Escenas de una historia trivial
El rumano Radu Muntean se propone capturar un fragmento de vida. Es como si con su cámara quisiera registrar lo que ocurre entre un pequeño grupo de personas que viven una situación singular, pero ni original, ni extraordinaria. Un suceso que los implica, como en este mismo momento podría estar ocurriendo en miles de otros lugares del mundo, casi de la misma manera.
Es ni más ni menos que lo que le ocurre a Paul, un hombre cuarentón, casado, con una hija, y que mantiene una relación extramatrimonial con una mujer soltera, más joven e independiente.
Un clásico de manual. Un desafío también para hacer que la historia merezca ser llevada al cine y pueda salir airosa, batallando contra los clichés, los lugares comunes, lo previsible. Es casi un anticine, si se mira bien. Lo que ocurre entre Paul, su esposa Adriana y su amante Raluca forma parte de ese anecdotario cotidiano que ya no sorprende a nadie. Integra el repertorio de las experiencias más frecuentes que se puedan tener o ver sin alejarse ni un poquito de la propia casa.
Pero Muntean se pone el desafío al hombro y se sumerge en la intimidad del triángulo amoroso casi como un niño dispuesto a descifrar todas las señales que puedan expresar algo de lo que ocurre en realidad en el interior de las personas involucradas. Lo que se escapa del libreto, ese gesto, pequeño, que denuncia el conflicto, y que se perdería en la corriente si no estuviera ahí el testigo, el observador dispuesto a atraparlo y registrarlo.
La cámara, generalmente fija, muestra la química que existe entre Paul y Raluca, el diálogo entre sus cuerpos desnudos, tumbados en la cama, sin nada importante (aparentemente) en qué pensar, ni nada trascendente de qué hablar. Solamente disfrutar.

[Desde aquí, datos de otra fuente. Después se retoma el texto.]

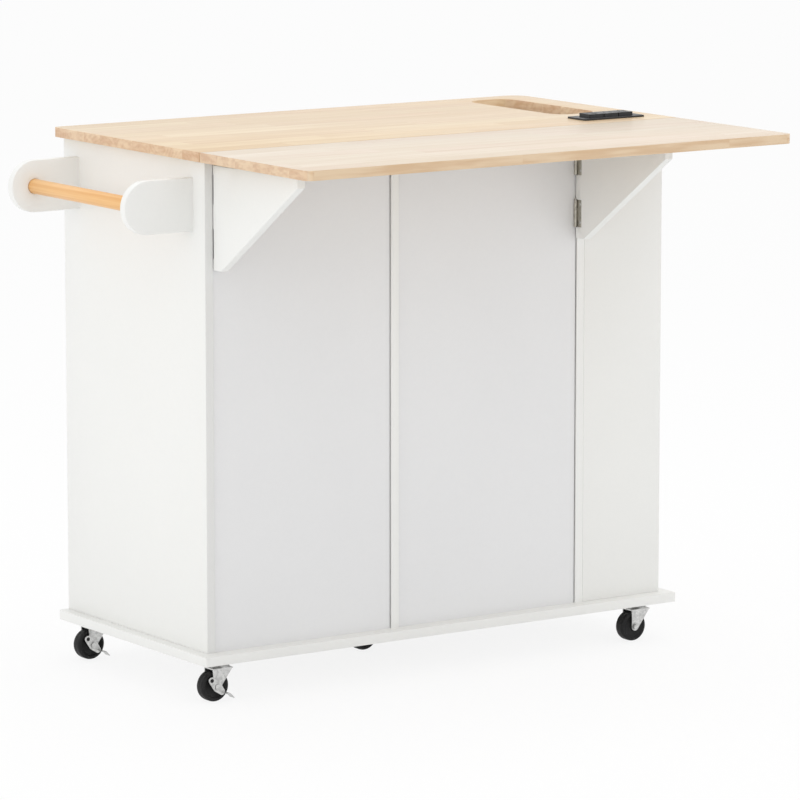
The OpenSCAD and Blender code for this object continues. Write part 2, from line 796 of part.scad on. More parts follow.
// ---- casters ----
// Mounting plate with its race and king pin. The wheel trails towards the towel rail.
module caster_mounts() {
    head_z = crown_z - crown_boss - fork_t - race_gap;
    color(METAL) place() for (c = CASTERS) translate([c[0], c[1], 0]) {
        difference() {
            translate([-mount_plate / 2, -mount_plate / 2, caster_h - mount_t]) linear_extrude(mount_t)
                outline(mount_plate, mount_plate, [4, 4, 4, 4]);
            for (x = [-1, 1], y = [-1, 1]) translate([x, y, 0] * (mount_plate / 2 - 6))
                translate([0, 0, caster_h - mount_t - cut]) cylinder(d = 4.5, h = mount_t + 2 * cut);
        }
        translate([0, 0, caster_h - mount_t - race_h]) cylinder(r = race_r, h = race_h + mount_t / 2);
        translate([0, 0, head_z]) cylinder(r = king_r, h = caster_h - mount_t - head_z);
        translate([0, 0, head_z - 1.5]) cylinder(r = king_r + 2, h = 1.5);
    }
}

// the fork's side outline about the axle: a round foot, an upright rear edge and a raked front edge
module fork_side() {
    foot = 7;
    front = [-(trail + race_r - 1), crown_z - crown_boss - wheel_r];
    reach = norm(front);
    lean = atan2(front[1], front[0]) + acos(foot / reach);
    circle(foot);
    polygon([[foot, 0], [foot, front[1]], front, foot * [cos(lean), sin(lean)], [0, 0]]);
}

module fork(c) {
    head_t = 1.2; // rivet heads on the axle's ends
    head_gap = 0.4; // from the brake lever to the rivet head over it
    crown_low = crown_z - crown_boss - fork_t;
    color(METAL) place() translate([c[0], c[1], 0]) difference() {
        union() {
            for (s = [-1, 1]) translate([trail, s * (fork_w / 2 - fork_t / 2) + fork_t / 2, wheel_r])
                rotate([90, 0, 0]) linear_extrude(fork_t) fork_side();
            block([-race_r + 1, -fork_w / 2, crown_low], [trail + race_r + 6, fork_w, fork_t]);
            translate([0, 0, crown_low + fork_t])
                cylinder(r1 = race_r, r2 = race_r - 3, h = crown_boss, $fn = 96);
            translate([trail, -fork_w / 2 - head_t, wheel_r]) rotate([-90, 0, 0]) {
                cylinder(r = axle_r, h = fork_w / 2 + head_t + lever_y + lever_t + head_gap);
                cylinder(r = axle_r + 1.5, h = head_t);
            }
            translate([trail, lever_y + lever_t + head_gap, wheel_r]) rotate([-90, 0, 0])
                cylinder(r = axle_r + 1.5, h = head_t);
        }
        translate([0, 0, crown_low - cut])
            cylinder(r = king_r + king_fit, h = crown_boss + fork_t + 2 * cut);
    }
}

// a wheel with a rounded tread, dished sides and a hub
module wheel(c) {
    half = wheel_w / 2;
    round_r = 4;
    bore = axle_r + axle_fit;
    hub_r = axle_r + 4;
    tread = 6;
    dish = 2;
    color(BLACK) place() translate([c[0] + trail, c[1], wheel_r]) rotate([90, 0, 0]) rotate_extrude($fn = 96)
        difference() {
            translate([bore, -half]) outline(wheel_r - bore, wheel_w, [0.01, round_r, round_r, 0.01]);
            for (s = [-1, 1]) scale([1, s]) translate([hub_r, half - dish])
                square([wheel_r - tread - hub_r, dish + cut]);
        }
}

// a stamped cheek that turns on the axle beside the fork, with an eye above and a toe tab below
module brake_lever(c) {
    eye = [10.5, 11.5];
    toe = [-9, -9];
    tab_w = 14;
    color(METAL) place() translate([c[0] + trail, c[1] + lever_y, wheel_r]) difference() {
        rotate([90, 0, 0]) mirror([0, 0, 1]) union() {
            linear_extrude(lever_t) hull() {
                translate(eye) circle(6, $fn = 32);
                circle(8.5, $fn = 32);
                translate(toe) circle(5.5, $fn = 32);
            }
            linear_extrude(tab_w) polygon([toe, toe + [-9, -1.4], toe + [-16.6, -9.4], toe + [-15.5, -10.5],
                toe + [-8.4, -3], toe + [0, -1.6]]);
        }
        translate([0, -cut, 0]) rotate([-90, 0, 0]) cylinder(r = axle_r + axle_fit, h = lever_t + 2 * cut);
        translate([eye[0], -cut, eye[1]]) rotate([-90, 0, 0]) cylinder(d = 4.5, h = lever_t + 2 * cut);
    }
}

base_board();
rail_end_panel();
inner_divider();
bay_divider();
back_panels();
bay_back_board();
bay_front_board();
top_stretchers();
front_rails();
hinge_battens();
main_top();
power_strip_housing();
power_sockets();
drop_leaf();
leaf_hinge_fixed();
leaf_hinge_moving();
rail_bracket();
bay_bracket();
bracket_hinge_fixed();
rail_bracket_hinge();
bay_bracket_hinge();
hinge_pins();
towel_arms();
towel_rail();
rail_door();
mid_door();
door_hinge_fixed();
rail_door_hinge();
mid_door_hinge();
rail_door_knob();
mid_door_knob();
rail_drawer_front();
mid_drawer_front();
rail_drawer_box();
mid_drawer_box();
rail_drawer_bottom();
mid_drawer_bottom();
rail_drawer_knob();
mid_drawer_knob();
runner_channels();
rail_drawer_slides();
mid_drawer_slides();
shelves();
shelf_pins();
caster_mounts();
fork(CASTERS[0]);  // fork_1
fork(CASTERS[1]);  // fork_2
fork(CASTERS[2]);  // fork_3
fork(CASTERS[3]);  // fork_4
fork(CASTERS[4]);  // fork_5
wheel(CASTERS[0]);  // wheel_1
wheel(CASTERS[1]);  // wheel_2
wheel(CASTERS[2]);  // wheel_3
wheel(CASTERS[3]);  // wheel_4
wheel(CASTERS[4]);  // wheel_5
brake_lever(CASTERS[0]);  // brake_lever_1
brake_lever(CASTERS[1]);  // brake_lever_2
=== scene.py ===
# %% [markdown]
# # A drop leaf kitchen island
#
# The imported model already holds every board, hinge, drawer and wheel at its real size, as the
# bodies that move it. This lesson dresses it: it softens the boards' edges, turns the round pieces
# with more detail than a solid model needs, and gives each surface its finish.
# The first step is to load the frame and to keep the box that the dressed pieces must stay in.

# %% Load the frame
import json
import math

import bmesh
import bpy
from mathutils import Matrix, Vector


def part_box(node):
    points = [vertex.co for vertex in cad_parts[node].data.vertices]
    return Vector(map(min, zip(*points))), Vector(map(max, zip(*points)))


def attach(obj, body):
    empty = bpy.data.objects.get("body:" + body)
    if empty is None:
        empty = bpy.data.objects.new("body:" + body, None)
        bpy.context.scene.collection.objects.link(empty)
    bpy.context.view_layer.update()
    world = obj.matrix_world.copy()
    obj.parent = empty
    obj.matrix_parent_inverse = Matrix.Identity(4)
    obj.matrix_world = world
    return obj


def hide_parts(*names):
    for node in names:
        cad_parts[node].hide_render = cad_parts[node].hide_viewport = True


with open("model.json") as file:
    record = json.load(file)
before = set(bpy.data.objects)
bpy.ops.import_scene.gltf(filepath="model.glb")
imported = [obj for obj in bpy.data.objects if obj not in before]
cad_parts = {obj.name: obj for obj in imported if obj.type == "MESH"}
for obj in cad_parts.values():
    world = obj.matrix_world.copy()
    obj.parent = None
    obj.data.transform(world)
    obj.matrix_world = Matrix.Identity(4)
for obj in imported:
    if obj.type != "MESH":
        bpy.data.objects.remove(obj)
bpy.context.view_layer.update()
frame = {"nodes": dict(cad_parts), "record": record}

# %% [markdown]
# ## The camera
#
# The photograph was taken from the leaf side, turned towards the towel rail, with a long lens a
# little over the worktop. A camera could be posed by eye, but its numbers come from a least squares
# fit of the island's own corners, so they are written here as two angles, a distance and a lens.
# Lengths are in metres, and the lens and its sensor in millimetres.

# %% Place the camera
VIEW_AZIMUTH = math.radians(34.2)
VIEW_ELEVATION = math.radians(9.235)
VIEW_DISTANCE = 8.426
VIEW_ASIDE = -0.0175
VIEW_HEIGHT = 0.4593
VIEW_LENS = 224.62
SENSOR_WIDTH = 36
CLIP_END = 200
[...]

En contraste, la casi palpable atmósfera de rutina y aburrimiento que se impone cada vez que la cámara muestra a Paul con su mujer Adriana. Entre ellos, hay una sintonía casi administrativa, se entienden bien para afrontar las cuestiones del hogar, el cuidado de la niña y el reparto de funciones y tareas, pero ni una pizca de pasión.
Festín de sutilezas
Un poco más atrás, aparecen a veces los padres de él, ejerciendo también esa presión que no se ve pero se siente, del statu quo, lo previsible, lo que ya no tendrá sorpresas y solamente se desliza en el tiempo y el espacio, sin ánimo de ir a ninguna parte.
Pero ¿el azar? provocará un situación que hará de bisagra y finalmente se producirá el quiebre, la ruptura, ese momento entre deseado y temido que hace que las cosas se muevan y la sangre bulla, sacudiendo la modorra de la comodidad de los afectos.
Aunque, como todos son muy educados, salvo un pequeño estallido de rabia de Adriana, pronto parece que la situación tenderá a acomodarse. Es como si rápidamente todos quisieran pasar el mal momento y adaptarse en seguida a la nueva realidad y... que la vida siga.
Por supuesto que el espectador quedará con muchas dudas, porque pese a que se sugiere que Paul quiere empezar una vida nueva, no se lo ve muy firme en los pasos que da y su rostro parece expresar más angustia que entusiasmo.
“Aquel martes después de Navidad” es un festín de sutilezas a cargo de excelentes actores que llevan adelante una propuesta caracterizada por la renuncia a toda idea pretenciosa.